Welcome, and good luck - let us know the codes.

Hey, Thanks for the response.

I am getting 4 continuous codes. Change coolant, service, fuel low, and change oil. The oil has been changed very recently. The coolant was changed by me (after the 1st overheat). Fuel has been added to the vehicle. I am including a pic of the terminals. They're both pretty clear of any corrosion. Also checked the underneath of the fuse block. Nothing there. I m sure there would be a problem with 1 or even two but 4 codes at the same time. And none of the displays read correctly. I'm about 15-20 mph under when driving on the speedometer. Tachometer reads no more than 1000 rpms. The fuel gauge stays at about 3/4 full all the time. The only reading I trust is the engine temperature. IT stays under the half tick mark during steady driving. If I start slowing down it starts rising and pretty quick. If I start moving again, it goes back down. I'm know I probably have quite a few issues going. I'm trying to see which is the worst. Now with the codes, pressing the off and the warmer buttons, does the engine have to be on?

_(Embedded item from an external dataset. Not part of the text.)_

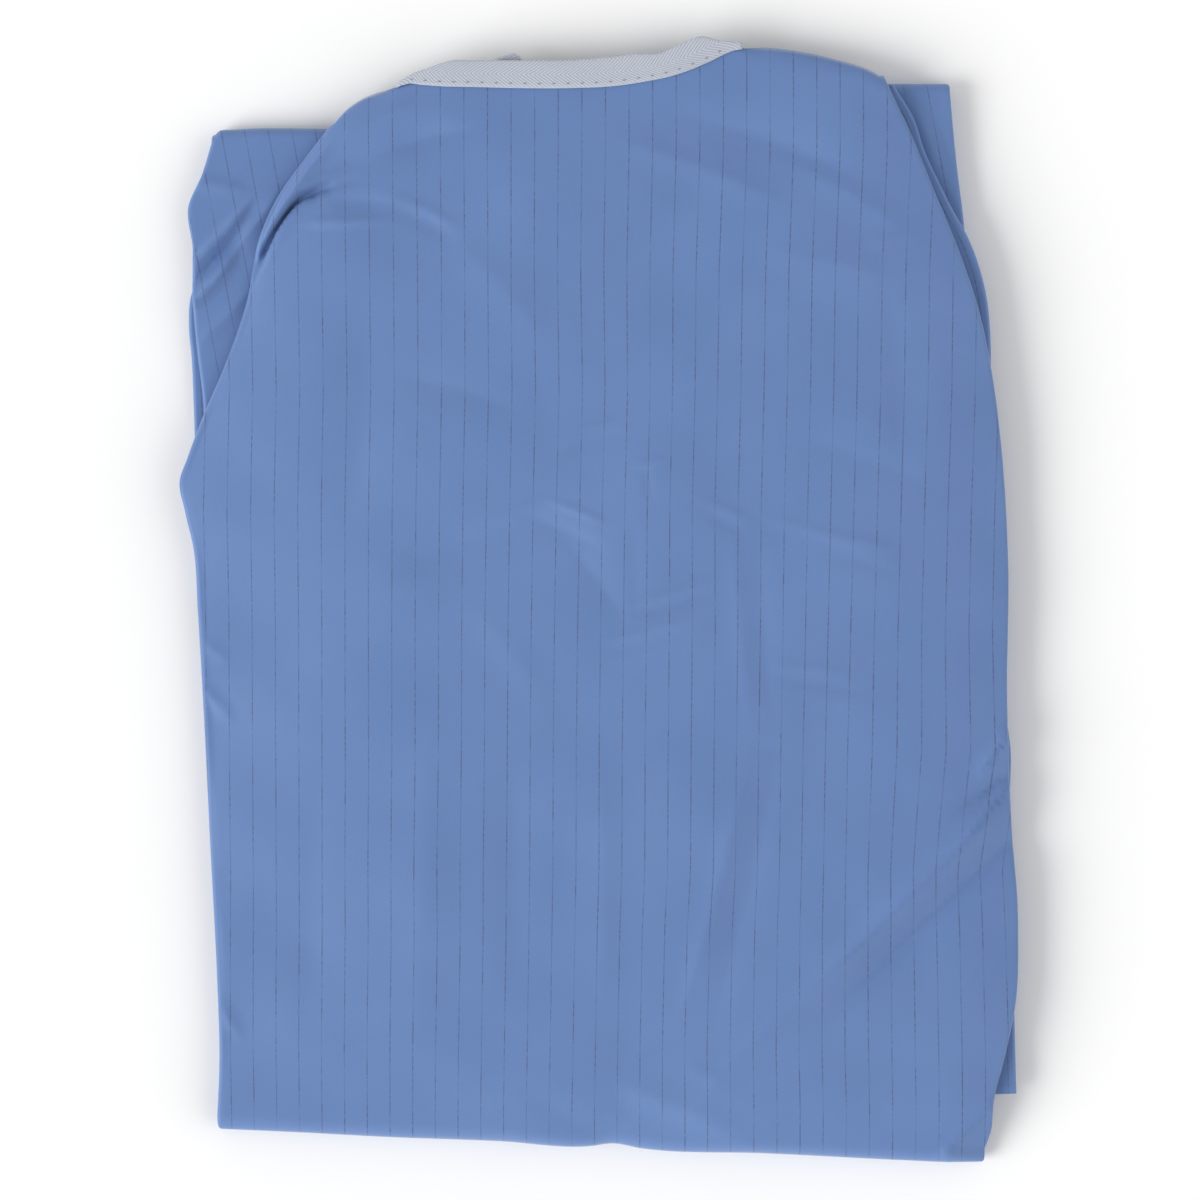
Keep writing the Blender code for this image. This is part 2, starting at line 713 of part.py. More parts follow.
def build():
    """Clear the scene and lay out the folded gown."""
    for item in list(bpy.data.objects):
        bpy.data.objects.remove(item)
    bpy.context.scene.collection.children.link(bpy.data.collections.new(COLLECTION))
    front_panel()
    back_panel("right_back_panel", right_back_top, RIGHT_SIDE_X, RIGHT_CENTRE_X, ("low",))
    back_panel("left_back_panel", left_back_top, LEFT_CENTRE_X, LEFT_SIDE_X, ("high",))
    folded_strip("left_sleeve", LEFT_SLEEVE_EDGE, LEFT_SLEEVE_ROLL, SLEEVE_TUCK, CLOTH)
    folded_strip("right_sleeve", RIGHT_SLEEVE_EDGE, RIGHT_SLEEVE_ROLL, SLEEVE_TUCK, CLOTH, side=-1)
    neck_binding()
    folded_strip("back_neck_binding", BACK_BAND_EDGE, BACK_BAND_ROLL, BACK_BAND_TUCK, TAPE)
    folded_layers()


build()
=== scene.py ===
"""Looks of a reusable apron gown of pinstriped barrier cloth, folded flat with its front up.

Tables and sizes are millimetres in the frame of the solids: z = 0 is the surface that the pack
lies on, +Y is the neck and +X the wearer's left. Meshes are metres. Each piece of cloth is a thin
shell on the form of its solid, with its creases placed one by one.
"""

from collections import namedtuple
from math import cos, pi, radians, sin

import bpy
import numpy as np
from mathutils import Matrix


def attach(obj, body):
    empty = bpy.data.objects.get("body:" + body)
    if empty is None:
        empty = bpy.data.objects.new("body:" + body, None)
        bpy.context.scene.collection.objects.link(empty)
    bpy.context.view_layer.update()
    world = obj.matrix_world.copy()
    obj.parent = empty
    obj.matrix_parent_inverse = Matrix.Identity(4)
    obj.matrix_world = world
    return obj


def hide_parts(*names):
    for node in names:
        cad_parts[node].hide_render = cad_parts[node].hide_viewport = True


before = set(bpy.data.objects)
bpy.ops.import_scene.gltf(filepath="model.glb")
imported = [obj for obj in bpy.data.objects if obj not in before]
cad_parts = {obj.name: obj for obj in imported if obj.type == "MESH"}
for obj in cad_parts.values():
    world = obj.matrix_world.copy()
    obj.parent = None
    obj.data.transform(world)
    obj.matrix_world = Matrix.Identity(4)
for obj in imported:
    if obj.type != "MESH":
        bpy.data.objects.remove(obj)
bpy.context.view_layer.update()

bl_info = {
    "name": "Folded apron gown",
    "version": (1, 0, 0),
    "blender": (4, 5, 0),
    "location": "3D View > Sidebar > Gown",
    "description": "Models a folded pinstriped apron gown with its neck tape, seams and stage",
    "category": "Add Mesh",
}

MM = 0.001
UP = np.array([0.0, 0.0, 1.0])

# Heights of the layers and radii of the turned edges, as the solids have them.
UNDER_ROLL = 1.5
BACK_TOP = 9.9
BACK_ROLL = 1.5
FRONT_ROLL = 1.8
CROWN_FLATNESS = 2.6
CROWN_LENGTH = 0.93
MARGIN = 8.0
SLEEVE_TUCK = 12.0
FRONT_NOSE = 6.0
BACK_NOSE = 4.0
HEM_Y = -45.0
RIGHT_SIDE_X = -162.5
RIGHT_CENTRE_X = -5.15
LEFT_CENTRE_X = -4.85
LEFT_SIDE_X = 160.0
UNDER_INSET = 2.0
UNDER_SETTLE = 3.0

# How finely the cloth is divided, and the forms of its small parts.
ROLL_STEPS = 8
NOSE_STEPS = 10
FACE_ROWS = 226
FACE_COLUMNS = 160
# Shares of the rows and columns of the face against shares of its length and width, so that
# they lie closest where the fine creases are.
ROW_KNOTS = ((0.0, 0.31, 0.69, 1.0), (0.0, 0.30, 0.60, 1.0))
COLUMN_KNOTS = ((0.0, 0.28, 0.74, 1.0), (0.0, 0.36, 0.68, 1.0))
TUCK_COLUMNS = 28
TUCK_SPAN = 36.0
UNDER_ROWS = 30
BACK_ROWS = 72
BACK_COLUMNS = 112
BACK_UNDER_ROWS = 60
BACK_EDGE_SHARE = 0.01
STRIP_ROWS = 150
STRIP_COLUMNS = 3
TAPE_ROWS = 120
TAPE_COLUMNS = 6
TAPE_SAMPLES = 400
LIP_FLANK = 1.4
LIP_REACH = 3.2
ROLL_FLANK = 3.8
ROLL_RISE = 0.45
TUCK_FLOOR = 2.2
EDGE_COLUMNS = 3
EDGE_SPAN = 4.0
CLOSING_STEPS = 12
NECK_SHARES = (0.5, 0.1)
STRIPE_PITCH = 10.0
TAPE_ROLL = 0.9
TAPE_CHEVRON = 6.0
TWILL_PITCH = 1.3
WEAVE_PITCH = 0.9
TAPE_STITCH_PITCH = 6.2
TAPE_STITCH_INSET = 2.0
STITCH_PITCH = 3.4
STITCH_SEAT = 0.05
STITCH_SIDES = 8
# Share of the thread colour kept in the painted shade of its twist.
THREAD_TWIST_SHADE = 0.8
STITCH_BEVEL = 0.3
STITCH_FLATNESS = 0.6
STITCH_BOW = 0.35
STRIPE_SHOW = 0.58
HEM_DEPTH = 12.0
EDGE_STITCH = 5.0
SEAM_INSET = 4.0
RING_SOFTENING = 6
LOBE_STEPS = 5
FLOOR_DROP = -0.3
FLOOR_SIZE = 8.0
CAMERA_LENS = 200.0
CAMERA_PLANE = 12.0
# A light tent: brighter walls than top, and two broad soft lights that shine low across the pack.
TENT_WALL = 1.05
TENT_TOP = 0.39
Lamp = namedtuple("Lamp", "name x y z width strength")
LAMPS = (
    Lamp("low left light", -1.0, -0.42, 0.59, 41.0, 2.7),
    Lamp("low right light", 1.0, -0.2, 0.7, 60.0, 0.7),
)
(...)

Sounds like your electric fans aren't switching on.

Did the car act like this when you picked it up?

nope. previous owner did let me know that they sometimes come on but was not sure what the problem was. I knew it had some issues so I didn't pay too much for it. Now I'm digging to try and get them fixed. He also told me he put some type of bypass switch so that they would come on immediately when the car was turned on but with the new sensor, that stopped working too.